All of this, of course, is so that when you walk into the room, look around and wonder ``who are all of these old people?'' you aren't referring to yourself.

And ``who'' is often the issue. For despite the lies about how they haven't changed, they will have changed. Even if they hadn't, you wouldn't remember them anyway. College was a scant four years. Since then, six periods of equal length have come and gone. You may have known many but you stayed in touch with only a few. The rest are forgotten.

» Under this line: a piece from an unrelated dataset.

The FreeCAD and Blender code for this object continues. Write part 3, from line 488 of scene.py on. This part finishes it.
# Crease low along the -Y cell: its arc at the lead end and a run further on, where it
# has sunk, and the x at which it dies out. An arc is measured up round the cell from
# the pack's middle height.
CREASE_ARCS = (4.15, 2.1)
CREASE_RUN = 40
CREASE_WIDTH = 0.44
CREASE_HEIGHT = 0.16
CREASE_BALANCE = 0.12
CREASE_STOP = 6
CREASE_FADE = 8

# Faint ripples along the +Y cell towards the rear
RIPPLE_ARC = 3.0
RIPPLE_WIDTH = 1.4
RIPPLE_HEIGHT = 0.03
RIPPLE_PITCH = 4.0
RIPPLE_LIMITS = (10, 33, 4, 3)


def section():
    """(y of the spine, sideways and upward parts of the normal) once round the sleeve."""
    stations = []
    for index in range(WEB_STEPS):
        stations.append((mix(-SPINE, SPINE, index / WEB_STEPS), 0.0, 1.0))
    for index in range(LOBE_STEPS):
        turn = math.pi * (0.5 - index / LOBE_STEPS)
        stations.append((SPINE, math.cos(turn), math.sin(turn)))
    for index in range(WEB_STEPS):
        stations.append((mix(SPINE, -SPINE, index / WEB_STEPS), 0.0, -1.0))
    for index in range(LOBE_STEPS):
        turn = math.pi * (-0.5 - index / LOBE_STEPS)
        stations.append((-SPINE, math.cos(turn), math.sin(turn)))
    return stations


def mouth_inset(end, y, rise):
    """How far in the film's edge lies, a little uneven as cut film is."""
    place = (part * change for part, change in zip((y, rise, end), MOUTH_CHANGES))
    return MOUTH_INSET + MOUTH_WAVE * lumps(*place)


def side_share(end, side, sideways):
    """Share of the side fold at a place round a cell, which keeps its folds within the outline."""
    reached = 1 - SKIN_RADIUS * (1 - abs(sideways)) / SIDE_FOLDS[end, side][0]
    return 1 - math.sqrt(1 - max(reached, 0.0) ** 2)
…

Not that you'd admit it. It's not proper etiquette at reunions to go up, look at the name tag and say things like, ``Did I know you?'' or ``Did we date?''

Instead, you fake it.

It begins with the reminiscing about the old times (``Heck of a snowstorm that year, huh?''). You pretend to remember when someone mentions some wild and crazy thing that you sure wish you'd done but think you were probably at the library instead. You bring up your own wild and crazy thing, embellishing as you go along, figuring everyone else has forgotten as well.

All of that's OK. But then you begin to stray into the danger zone of one-upsmanship. ``So, what have you been up to?''

``I'm leading the search for a cure for SARS.''

``Oh really? I'm a super-spreader.''

Like other rites of passage - such as your first root canal - it all sounds like a miserable time.

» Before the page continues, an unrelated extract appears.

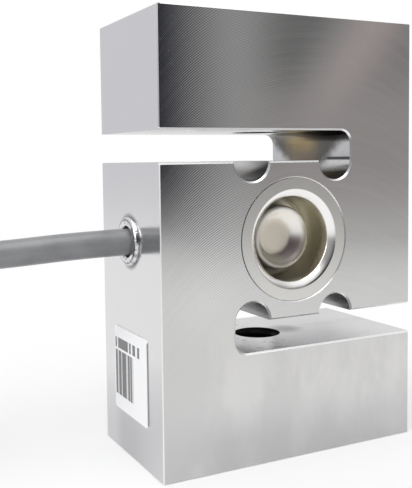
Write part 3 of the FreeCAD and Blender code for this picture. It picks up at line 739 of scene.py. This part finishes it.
def label_film():
    """White film with a block of uneven bars and a row of plain blocks, both generic."""
    g = new_graph("label_film")
    where = g.where()
    y, z = g.parts(where)[1:]
    along = g.times(y, 1 / MM)
    up = g.times(z, 1 / MM)
    bar_rows = inside(g, up, *BAR_ROWS)
    bars = g.times(printed(g, along, BAR_START, BAR_BANDS, BAR_BLUR), bar_rows)
    blocks = g.times(printed(g, along, BLOCK_START, BLOCK_BANDS, BLOCK_BLUR), inside(g, up, *BLOCK_ROWS))
    ground = g.times(inside(g, along, TINT_END, BAR_START), bar_rows)
    blotches = g.noise(where, 3000.0, 2.0)
    colour = g.mix(g.noise(where, 300.0, 3.0), (0.92, 0.92, 0.925), (0.95, 0.95, 0.955))
    colour = g.mix(g.times(ground, 0.45), colour, (0.42, 0.42, 0.425))
    ink = g.times(g.larger(bars, blocks), g.between(blotches, 0.1, 0.6, 0.75, 1.0))
    colour = g.mix(ink, colour, (0.15, 0.15, 0.155))
    # Painted shadow: darker along the near and top edges.
    edge_shadow = g.larger(g.between(along, *NEAR_EDGE, 0.0, 0.65), g.between(up, *TOP_EDGE, 0.0, 0.25))
    colour = g.mix(edge_shadow, colour, (0.12, 0.12, 0.12))
    normal = g.bump(g.noise(where, 2500.0, 2.0), 0.003 * MM)
    return g.finish(colour, 0.42, 0.0, normal)


def board_laminate():
    """Green solder mask over a faint weave, with tinned pads."""
    g = new_graph("board_laminate")
    where = g.where()
    x, y, z = g.parts(where)
    weave = g.times(g.maths("SINE", g.times(x, WEAVE_TURN)), g.maths("SINE", g.times(z, WEAVE_TURN)))
    pad = g.above(g.size(y), BOARD_FACE_Y)
    green = g.mix(g.noise(where, 400.0, 3.0), (0.02, 0.14, 0.05), (0.035, 0.21, 0.08))
    return g.finish(g.mix(pad, green, (0.6, 0.6, 0.58)), 0.35, 0.0, g.bump(weave, 0.004 * MM))


def gauge_film():
    """Amber film with the foil grid's lines."""
    g = new_graph("gauge_film")
    where = g.where()
    x, y, z = g.parts(where)
    lines = g.above(g.maths("SINE", g.times(y, GRID_TURN)), 0.0)
    raised = g.below(g.distance(x, g.minus(z, MID_Z)), GRID_R)
    film = g.mix(g.noise(where, 900.0, 3.0), (0.45, 0.2, 0.04), (0.6, 0.3, 0.08))
    colour = g.mix(g.times(lines, raised), film, (0.62, 0.5, 0.36))
    return g.finish(colour, 0.3, 0.0, g.bump(lines, 0.004 * MM))


def chip_ceramic():
    """Dark glazed chips with tinned ends."""
    g = new_graph("chip_ceramic")
    where = g.where()
    end = g.above(g.size(g.parts(where)[0]), CHIP_END_X)
    dark = g.mix(g.noise(where, 1500.0, 3.0), (0.025, 0.025, 0.027), (0.05, 0.05, 0.052))
    return g.finish(g.mix(end, dark, (0.6, 0.6, 0.59)), 0.35)


# Slots of plain material: two shades and a roughness
PLAIN_METALS = {
    "clamp_brass": ((0.62, 0.46, 0.22), (0.72, 0.56, 0.3), 0.3),
    "lead_copper": ((0.62, 0.3, 0.16), (0.75, 0.42, 0.26), 0.3),
}
PLAIN_PLASTICS = {
    "bond_silicone": ((0.6, 0.6, 0.56), (0.72, 0.72, 0.68), 0.5),
    "seal_rubber": ((0.06, 0.06, 0.06), (0.09, 0.09, 0.09), 0.6),
    "potting_resin": ((0.02, 0.02, 0.024), (0.04, 0.04, 0.045), 0.25),
    "cable_jacket": ((0.19, 0.193, 0.20), (0.225, 0.228, 0.235), 0.30),
    "shrink_sleeve": ((0.012, 0.012, 0.012), (0.022, 0.022, 0.022), 0.45),
    "tie_plastic": ((0.015, 0.015, 0.015), (0.03, 0.03, 0.03), 0.4),
    "white_insulation": ((0.68, 0.68, 0.67), (0.78, 0.78, 0.77), 0.32),
    "red_insulation": ((0.42, 0.015, 0.012), (0.52, 0.03, 0.02), 0.32),
    "black_insulation": ((0.012, 0.012, 0.012), (0.022, 0.022, 0.022), 0.32),
    "green_insulation": ((0.01, 0.2, 0.05), (0.02, 0.28, 0.08), 0.32),
}


def make_materials():
    """Every slot's material, by the slot's name."""
    made = {
        "nickel_plated_steel": milled_nickel(),
        "cup_steel": cup_steel(),
        "bright_chrome": bright_chrome(),
        "tinned_screen": tinned_screen(),
        "label_film": label_film(),
        "board_laminate": board_laminate(),
        "gauge_film": gauge_film(),
        "chip_ceramic": chip_ceramic(),
    }
    made.update({name: plain_metal(name, *look) for name, look in PLAIN_METALS.items()})
    made.update({name: plain_plastic(name, *look) for name, look in PLAIN_PLASTICS.items()})
    return made


def dress_frame(materials):
    """Every CAD node gets the material of its slot in the record."""
    slots = {s["node"]: s["material_slot"] for s in frame["record"]["subparts"]}
    for node, obj in frame["nodes"].items():
        obj.data.materials.clear()
        obj.data.materials.append(materials[slots[node]])


# The cable
def fold_points(centre_x, radius, far):
    """Control points round one fold, on the polygon that its circle fits in, with the way along each."""
    step = math.pi / FOLD_STEPS
    reach = radius / math.cos(step / 2)
    first = -math.pi / 2 if far else math.pi / 2
    for k in range(FOLD_STEPS):
        angle = first - (k + 0.5) * step
        yield centre_x + reach * math.cos(angle), HANK_Y + reach * math.sin(angle), radius * (k + 0.5) * step


def one_turn(radius):
    """Control points of one turn from the start of the near-side run: place and distance along the turn."""
    run = NEAR_FOLD_X - FAR_FOLD_X
    fold = math.pi * radius
    points = [(NEAR_FOLD_X - run * share, HANK_Y - radius, run * share) for share in RUN_SHARES]
    points += [(x, y, run + s) for x, y, s in fold_points(FAR_FOLD_X, radius, True)]
    back = [(FAR_FOLD_X + run * share, run * share) for share in RUN_SHARES]
    points += [(x, HANK_Y + radius, run + fold + s) for x, s in back]
    points += [(x, y, 2 * run + fold + s) for x, y, s in fold_points(NEAR_FOLD_X, radius, False)]
    return points, 2 * (run + fold)


def hank_points():
    """The hank's control points: down the inner column, out to the outer one, and up again."""
    points = []
    turn, length = one_turn(FOLD_R[0])
    drop = (TOP_LEVEL_Z - BOTTOM_LEVEL_Z) / INNER_TURNS
    for count in range(INNER_TURNS):
        points += [(x, y, TOP_LEVEL_Z - drop * (count + s / length)) for x, y, s in turn]
    turn, length = one_turn(FOLD_R[1])
    run = NEAR_FOLD_X - FAR_FOLD_X
    for count in range(OUTER_TURNS + 1):
        for x, y, s in turn:
            risen = max(0.0, count + (s - run) / length)
            on_first_run = count == 0 and s < run
            if on_first_run:
                y = HANK_Y - FOLD_R[0] - (FOLD_R[1] - FOLD_R[0]) * s / run
            past_end = count == OUTER_TURNS and s > run + math.pi * FOLD_R[1]
            if past_end and x > FREE_END_X:
                return points + [(FREE_END_X, y, BOTTOM_LEVEL_Z + OUTER_PITCH * risen)]
            points.append((x, y, BOTTOM_LEVEL_Z + OUTER_PITCH * risen))
    return points


def cable_curve(material):
    """One open spline from the gland through the route and the hank to the free end."""
    curve = bpy.data.curves.new("signal_cable", "CURVE")
    curve.dimensions = "3D"
    curve.bevel_depth = CABLE_R
    curve.bevel_resolution = 5
    curve.resolution_u = 5
    curve.use_fill_caps = True
    points = CABLE_ROUTE + hank_points()
    spline = curve.splines.new("NURBS")
    spline.points.add(len(points) - 1)
    for point, place in zip(spline.points, points):
        point.co = (*place, 1.0)
    spline.order_u = 3
    spline.use_endpoint_u = True
    curve.materials.append(material)
    cable = bpy.data.objects.new("signal_cable", curve)
    bpy.context.collection.objects.link(cable)
    return cable


def add_cable(materials):
    cable = cable_curve(materials["cable_jacket"])
    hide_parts("cable", "cable_hank")
    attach(cable, "root")


# Meshes
def link_mesh(name, mesh, material):
    """An object of that name with that mesh and material."""
    data = bpy.data.meshes.new(name)
    mesh.to_mesh(data)
    mesh.free()
    data.materials.append(material)
    obj = bpy.data.objects.new(name, data)
    bpy.context.collection.objects.link(obj)
    return obj


def thread_ridge(name, low_z, high_z, material):
    """A helical ridge with a worn crest on the wall of one load hole."""
    mesh = bmesh.new()
    steps = int((high_z - low_z) / THREAD_PITCH * THREAD_STEPS)
    half = THREAD_PITCH * THREAD_ROOT_SHARE
    crest = THREAD_PITCH * THREAD_CREST_SHARE
    rings = []
    for k in range(steps + 1):
        angle = 2 * math.pi * k / THREAD_STEPS
        z = low_z + (high_z - low_z) * k / steps
        fade = min(1.0, k / THREAD_STEPS, (steps - k) / THREAD_STEPS)
        inner = THREAD_R - max(THREAD_LEAST_RIDGE, THREAD_RIDGE * fade)
        profile = [(THREAD_R, z - half), (inner, z - crest), (inner, z + crest), (THREAD_R, z + half)]
        rings.append([mesh.verts.new((r * math.cos(angle), r * math.sin(angle), h)) for r, h in profile])
    for ring, after in zip(rings, rings[1:]):
        for a, b in ((0, 1), (1, 2), (2, 3), (3, 0)):
            mesh.faces.new((ring[a], ring[b], after[b], after[a]))
    mesh.faces.new(rings[0])
    mesh.faces.new(reversed(rings[-1]))
    bmesh.ops.recalc_face_normals(mesh, faces=mesh.faces)
    ridge = link_mesh(name, mesh, material)
    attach(ridge, "root")


def add_threads(materials):
    margin = THREAD_PITCH * THREAD_MARGIN_SHARE
    steel = materials["nickel_plated_steel"]
    top = block_high[2]
    thread_ridge("thread_lower", THREAD_MOUTH + margin, ARM_HEIGHT - margin, steel)
    thread_ridge("thread_upper", top - ARM_HEIGHT + margin, top - THREAD_MOUTH - margin, steel)


# Stage
def seen_in_metal(g):
    """The light path's outputs, and 1 where the ray comes off or through a surface."""
    path = g.add("LightPath").outputs
    return path, g.larger(path["Is Glossy Ray"], path["Is Transmission Ray"])


def table_white():
    """White paint that keeps the part's shadow and goes over to plain white away from the part."""
    g = new_graph("table_white")
    where = g.where()
    y = g.parts(where)[1]
    away = g.add("VectorMath", {0: where}, operation="LENGTH").outputs["Value"]
    path, reflected = seen_in_metal(g)
    white = g.mix(g.noise(where, 20.0, 2.0), (0.88, 0.88, 0.88), (0.90, 0.90, 0.90))
    # Painted shade: the paint is darker where the metal sees it.
    paint = g.add("BsdfDiffuse", {"Color": g.mix(reflected, white, (0.84, 0.84, 0.84))})
    dimmed = g.larger(g.between(away, *DIMMED_FROM, 0.92, 0.30), g.between(y, *BEHIND_Y))
    light = g.mix(reflected, (1.0, 1.0, 1.0), g.join(dimmed, dimmed, dimmed))
    glow = g.add("Emission", {"Color": light, "Strength": 1.0})
    plain_share = g.times(path["Is Camera Ray"], g.between(away, *PLAIN_FROM, 0.5, 1.0))
    mirror_share = g.times(reflected, g.between(away, *MIRROR_FROM))
    share = g.larger(plain_share, mirror_share)
    mixed = g.add("MixShader", {0: share, 1: paint.outputs[0], 2: glow.outputs[0]})
    g.add("OutputMaterial", {"Surface": mixed.outputs[0]})
    return g.owner


def add_table():
    """A round white table top under the part."""
    mesh = bmesh.new()
    bmesh.ops.create_circle(mesh, cap_ends=True, radius=TABLE_R, segments=96)
    table = link_mesh("table_top", mesh, table_white())


def studio_colour(g, ray, bearing):
    """Panels round the part by bearing, which lean on the right, with bright bands above and below."""
    lean = g.between(bearing, *map(math.radians, LEAN_FROM), 0.0, PANEL_LEAN)
    leant = g.minus(bearing, g.times(lean, g.minus(ray[2], LEAN_LEVEL)))
    panels = [(degrees / 360 + 0.5, colour) for degrees, colour in STUDIO_PANELS]
    stops = [(0.0, STUDIO_SEAM)] + panels + [(1.0, STUDIO_SEAM)]
    studio = g.ramp(g.plus(g.over(leant, 2 * math.pi), 0.5), stops)
    low_panel = g.times(
        g.between(bearing, *map(math.radians, LOW_PANEL_FROM)), g.between(ray[2], *LOW_PANEL_BAND, 0.0, 0.85))
    studio = g.mix(low_panel, studio, (0.39, 0.37, 0.365))
    behind = g.times(g.between(ray[2], *REAR_BAND), g.between(ray[1], *REAR_RAY))
    bright = g.larger(g.between(ray[2], *LOW_BAND), behind)
    studio = g.mix(bright, studio, (0.95, 0.95, 0.95))
    return g.mix(g.between(ray[2], *OVERHEAD_BAND), studio, (0.98, 0.98, 0.98))


def make_world():
    """White behind the part, and a studio in front of it that only reflections see."""
    world = bpy.data.worlds.new("studio")
    bpy.context.scene.world = world
    g = Graph(world)
    ray = g.parts(g.add("TexCoord").outputs["Generated"])
    bearing = g.maths("ARCTAN2", ray[0], g.times(ray[1], -1.0))
    path, reflected = seen_in_metal(g)
    colour = g.mix(reflected, (0.62, 0.62, 0.63), studio_colour(g, ray, bearing))
    colour = g.mix(path["Is Camera Ray"], colour, (1.0, 1.0, 1.0))
    background = g.add("Background", {"Color": colour, "Strength": STUDIO_STRENGTH})
    g.add("OutputWorld", {"Surface": background.outputs[0]})


def add_softbox(name, place, size, watts):
    """A square soft lamp that looks at the middle of the block."""
    lamp = bpy.data.lights.new(name, "AREA")
    lamp.size = size
    lamp.energy = watts
    obj = bpy.data.objects.new(name, lamp)
    obj.location = place
    aim = Vector((0, 0, MID_Z)) - Vector(place)
    obj.rotation_euler = aim.to_track_quat("-Z", "Y").to_euler()
    bpy.context.collection.objects.link(obj)


def add_camera():
    """The camera that took the photograph, as solved."""
    yaw, down, roll = (math.radians(a) for a in (CAMERA_YAW, CAMERA_DOWN, CAMERA_ROLL))
    forward = Vector((math.sin(yaw) * math.cos(down), math.cos(yaw) * math.cos(down), -math.sin(down)))
    right = Vector((math.cos(yaw), -math.sin(yaw), 0))
    up = right.cross(forward)
    right, up = math.cos(roll) * right + math.sin(roll) * up, math.cos(roll) * up - math.sin(roll) * right
    data = bpy.data.cameras.new("camera")
    data.sensor_width = SENSOR
    data.lens = FOCAL_PIXELS / IMAGE_HEIGHT * SENSOR
    data.shift_x = (IMAGE_WIDTH / 2 - CENTRE_PIXEL[0]) / IMAGE_HEIGHT
    data.shift_y = (CENTRE_PIXEL[1] - IMAGE_HEIGHT / 2) / IMAGE_HEIGHT
    data.clip_start = NEAREST_SEEN
    camera = bpy.data.objects.new("camera", data)
    turn = Matrix((right, up, -forward)).transposed().to_4x4()
    camera.matrix_world = Matrix.Translation(CAMERA_PLACE) @ turn
    bpy.context.collection.objects.link(camera)
    bpy.context.scene.camera = camera


bpy.context.scene.view_settings.view_transform = "Standard"
add_camera()
materials = make_materials()
dress_frame(materials)
add_cable(materials)
add_threads(materials)
add_table()
make_world()
for softbox in SOFTBOXES:
    add_softbox(*softbox)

So why have reunions at all? Why not just exchange cards, maybe with those interminable here's-what-the-family-has-been-doing letters you typically get at Christmas (``and recently I've been exploring how Feng Shui can make for better baking!'').

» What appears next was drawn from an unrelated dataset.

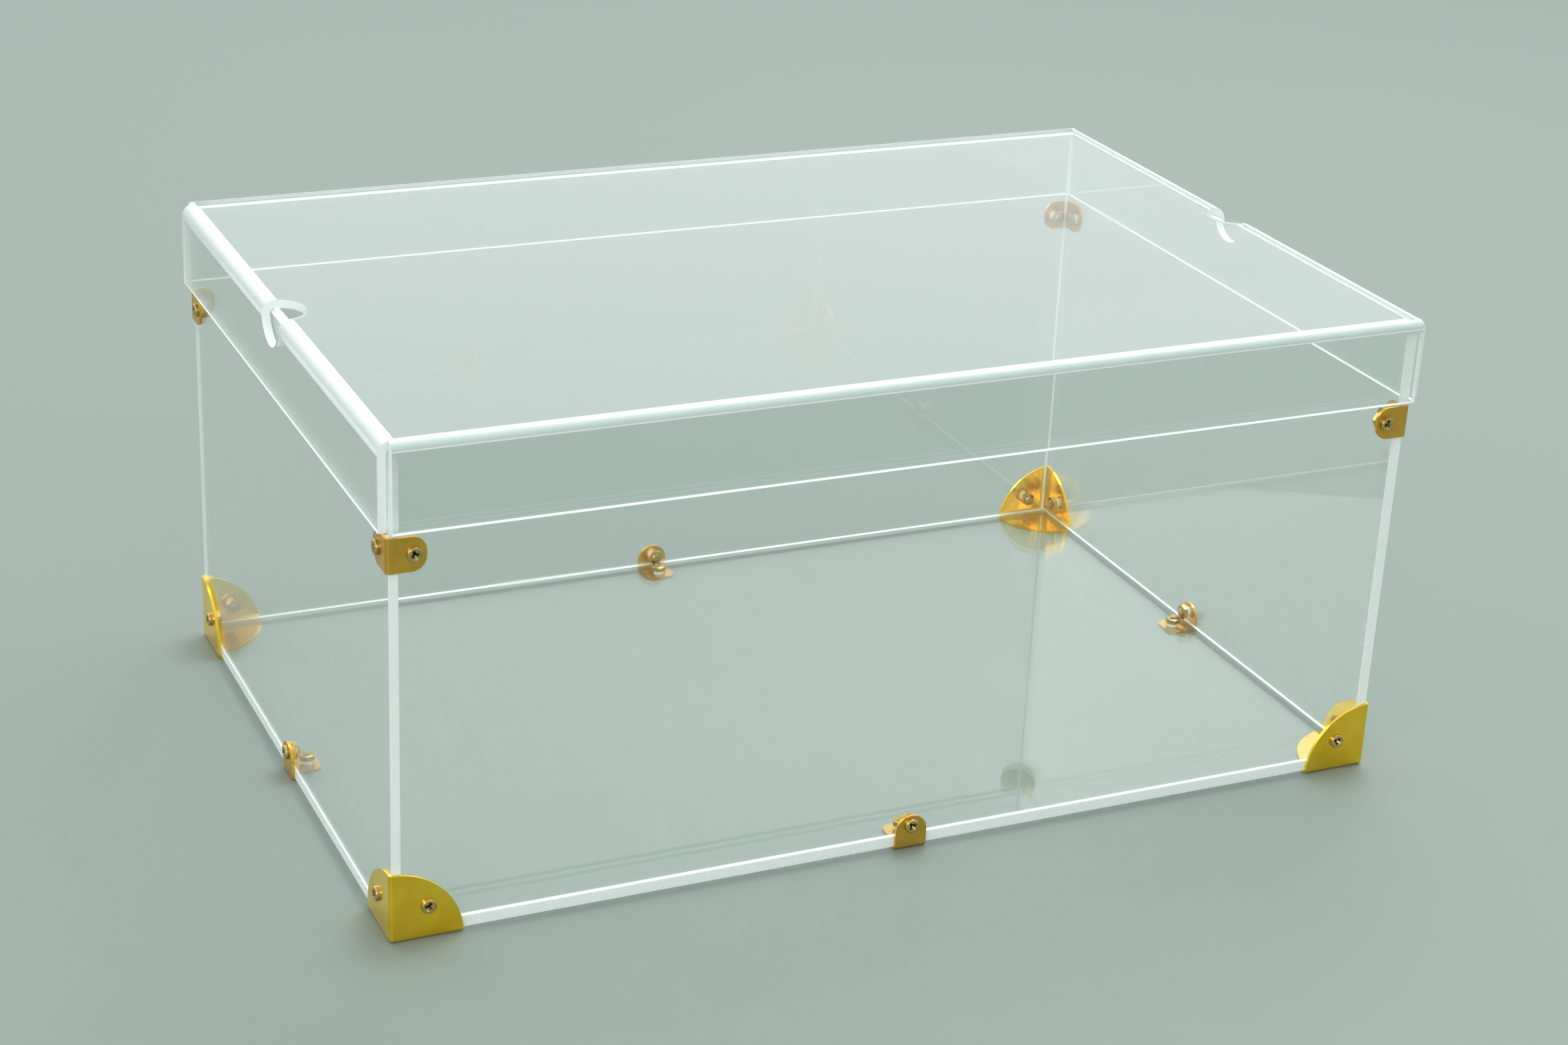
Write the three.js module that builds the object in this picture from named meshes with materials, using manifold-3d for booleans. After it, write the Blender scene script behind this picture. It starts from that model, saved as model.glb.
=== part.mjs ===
// A clear acrylic shoe box with a lift-off lid and brass corner guards, corner straps and edge clips.
//
// Millimetres, +Z up. X runs along the box, Y runs from the front to the back, and the origin is
// under the middle of the box, on the surface that it stands on. The box is five flat panels
// cemented edge to edge, the lid is one sheet bent down at both ends with a strip cemented under its
// front edge and another under its back edge, and every bracket is held by screws with nuts inside.

import * as THREE from "three";
import { mergeVertices } from "three/addons/utils/BufferGeometryUtils.js";
import { RoundedBoxGeometry } from "three/addons/geometries/RoundedBoxGeometry.js";
import Module from "manifold-3d";

const wasm = await Module();
wasm.setup();

// ---------------------------------------------------------------- driving dimensions

const BOX_LENGTH = 380;
const BOX_DEPTH = 249;
const TOTAL_HEIGHT = 179;
const WALL = 3;
const WALL_EASING = 1.2;
const BASE = 4;
const METAL = 0.8;
const GAP = 0.3;

const LID_SHEET = 3;
const LID_PLAY = 0.5;
const LID_DEPTH_PLAY = 1.5;
const LID_LEG_OVERHANG = 0.8;
const LID_BEND = 5.2;
const LID_EDGE_ROUND = 2.7;
const LID_DROP = 31;
const NOTCH_RADIUS = 10.5;

const GUARD_RADIUS = 25.5;
const GUARD_SCREW = 12.3;
const FOLD_RADIUS = 1.2;

const STRAP_LEG = 13.5;
const STRAP_HEIGHT = 12;
const STRAP_BOTTOM = 133.7;
const STRAP_CORNER = 5;
const STRAP_SCREW = 8.2;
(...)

I think it boils down to money: You have some and the college wants it.

My theory of higher education is that it's four years of training for a lifetime of giving.

The 25th reunion is designed to embarrass people at the peak of their earning years into proving they've been a success.

And what's the measure of success? None of us look better, for God's sake, and we can't even show off our kids since, in the full bloom of adolescence, they're most likely not talking to us.

But we can brag about money. And the college, cleverly, demands proof of the brag.

Apparently, it works. The 25th reunion is always a college fund's most lucrative.

My class, for example, has already coughed up over $13 million - which figures out, a fellow classmate pointed out, to almost $9,000 each.

That's a steep amount to simply be counted as average.

Still, cynicism aside, life is a journey with a destination you'd just as soon not reach.

Reunions are a marker along the way, one that causes you to step back a bit and do some hard thinking.

I won't be at the reunion, but to those I remember and the vast majority I never knew, I hope you're still enjoying the trip.